** Begin Data extract **

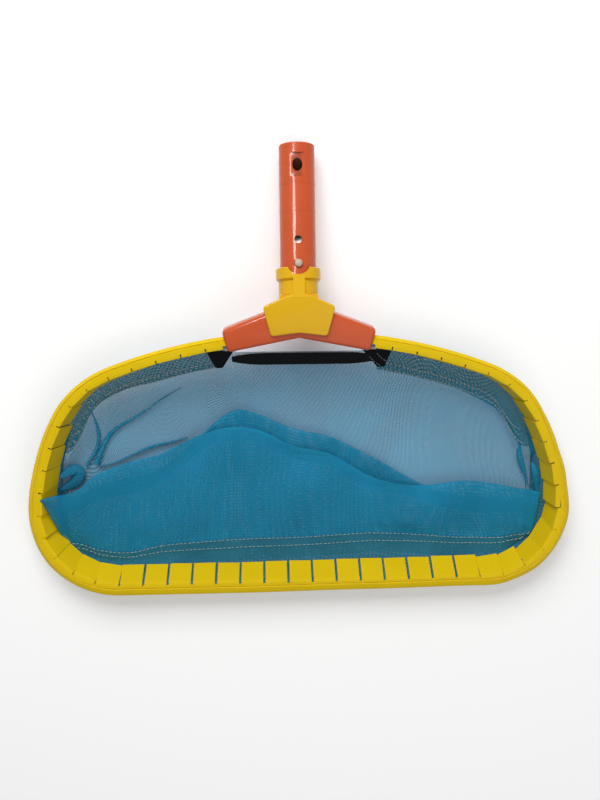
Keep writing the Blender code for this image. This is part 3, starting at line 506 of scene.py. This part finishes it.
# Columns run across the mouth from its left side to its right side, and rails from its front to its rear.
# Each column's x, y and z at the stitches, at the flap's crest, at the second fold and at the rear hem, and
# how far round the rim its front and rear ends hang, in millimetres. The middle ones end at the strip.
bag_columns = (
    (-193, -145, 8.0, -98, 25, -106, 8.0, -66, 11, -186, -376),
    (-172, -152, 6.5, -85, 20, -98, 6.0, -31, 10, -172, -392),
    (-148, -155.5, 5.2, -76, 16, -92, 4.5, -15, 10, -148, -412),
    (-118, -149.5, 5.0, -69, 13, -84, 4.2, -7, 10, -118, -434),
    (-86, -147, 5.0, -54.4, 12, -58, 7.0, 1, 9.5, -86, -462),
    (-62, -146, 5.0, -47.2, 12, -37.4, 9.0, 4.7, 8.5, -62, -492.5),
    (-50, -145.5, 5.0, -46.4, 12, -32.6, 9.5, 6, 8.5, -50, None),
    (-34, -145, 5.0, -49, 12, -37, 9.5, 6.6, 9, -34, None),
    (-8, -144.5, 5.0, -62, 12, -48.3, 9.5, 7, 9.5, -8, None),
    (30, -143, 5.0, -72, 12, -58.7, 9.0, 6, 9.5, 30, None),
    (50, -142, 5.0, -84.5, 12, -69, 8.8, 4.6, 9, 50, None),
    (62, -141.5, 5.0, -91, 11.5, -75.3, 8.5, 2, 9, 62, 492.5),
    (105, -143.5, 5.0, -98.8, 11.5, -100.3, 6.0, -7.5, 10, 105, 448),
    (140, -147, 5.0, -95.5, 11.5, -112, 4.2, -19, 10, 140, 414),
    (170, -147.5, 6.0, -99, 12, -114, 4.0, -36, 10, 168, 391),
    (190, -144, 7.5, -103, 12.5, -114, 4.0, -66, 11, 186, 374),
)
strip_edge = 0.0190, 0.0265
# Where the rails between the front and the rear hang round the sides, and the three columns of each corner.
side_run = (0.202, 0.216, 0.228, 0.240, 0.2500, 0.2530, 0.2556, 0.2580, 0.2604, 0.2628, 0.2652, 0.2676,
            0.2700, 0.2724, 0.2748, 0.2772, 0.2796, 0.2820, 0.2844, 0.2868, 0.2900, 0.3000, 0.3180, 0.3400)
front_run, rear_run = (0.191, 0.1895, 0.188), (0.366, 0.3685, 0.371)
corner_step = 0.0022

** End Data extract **

• What you need to do
Would you copy out each line exactly as written?

• The response
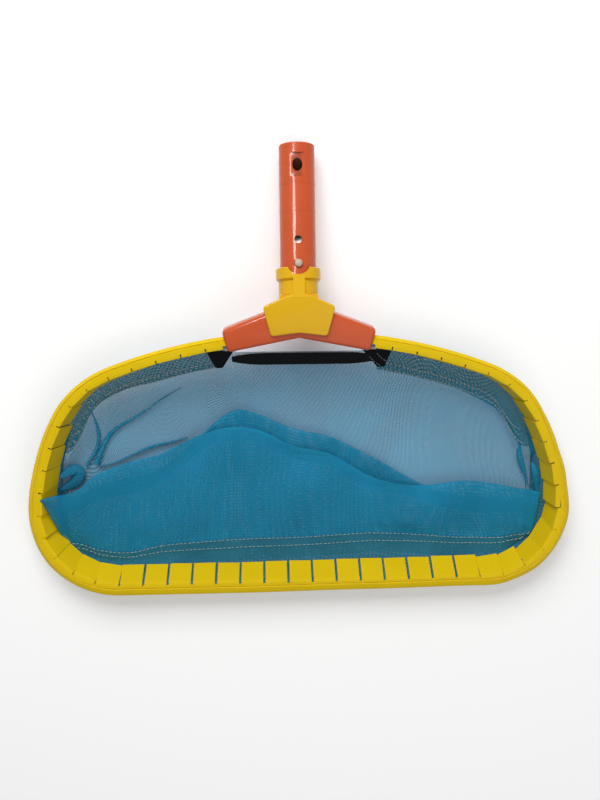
Keep writing the Blender code for this image. This is part 3, starting at line 506 of scene.py. This part finishes it.
# Columns run across the mouth from its left side to its right side, and rails from its front to its rear.
# Each column's x, y and z at the stitches, at the flap's crest, at the second fold and at the rear hem, and
# how far round the rim its front and rear ends hang, in millimetres. The middle ones end at the strip.
bag_columns = (
    (-193, -145, 8.0, -98, 25, -106, 8.0, -66, 11, -186, -376),
    (-172, -152, 6.5, -85, 20, -98, 6.0, -31, 10, -172, -392),
    (-148, -155.5, 5.2, -76, 16, -92, 4.5, -15, 10, -148, -412),
    (-118, -149.5, 5.0, -69, 13, -84, 4.2, -7, 10, -118, -434),
    (-86, -147, 5.0, -54.4, 12, -58, 7.0, 1, 9.5, -86, -462),
    (-62, -146, 5.0, -47.2, 12, -37.4, 9.0, 4.7, 8.5, -62, -492.5),
    (-50, -145.5, 5.0, -46.4, 12, -32.6, 9.5, 6, 8.5, -50, None),
    (-34, -145, 5.0, -49, 12, -37, 9.5, 6.6, 9, -34, None),
    (-8, -144.5, 5.0, -62, 12, -48.3, 9.5, 7, 9.5, -8, None),
    (30, -143, 5.0, -72, 12, -58.7, 9.0, 6, 9.5, 30, None),
    (50, -142, 5.0, -84.5, 12, -69, 8.8, 4.6, 9, 50, None),
    (62, -141.5, 5.0, -91, 11.5, -75.3, 8.5, 2, 9, 62, 492.5),
    (105, -143.5, 5.0, -98.8, 11.5, -100.3, 6.0, -7.5, 10, 105, 448),
    (140, -147, 5.0, -95.5, 11.5, -112, 4.2, -19, 10, 140, 414),
    (170, -147.5, 6.0, -99, 12, -114, 4.0, -36, 10, 168, 391),
    (190, -144, 7.5, -103, 12.5, -114, 4.0, -66, 11, 186, 374),
)
strip_edge = 0.0190, 0.0265
# Where the rails between the front and the rear hang round the sides, and the three columns of each corner.
side_run = (0.202, 0.216, 0.228, 0.240, 0.2500, 0.2530, 0.2556, 0.2580, 0.2604, 0.2628, 0.2652, 0.2676,
            0.2700, 0.2724, 0.2748, 0.2772, 0.2796, 0.2820, 0.2844, 0.2868, 0.2900, 0.3000, 0.3180, 0.3400)
front_run, rear_run = (0.191, 0.1895, 0.188), (0.366, 0.3685, 0.371)
corner_step = 0.0022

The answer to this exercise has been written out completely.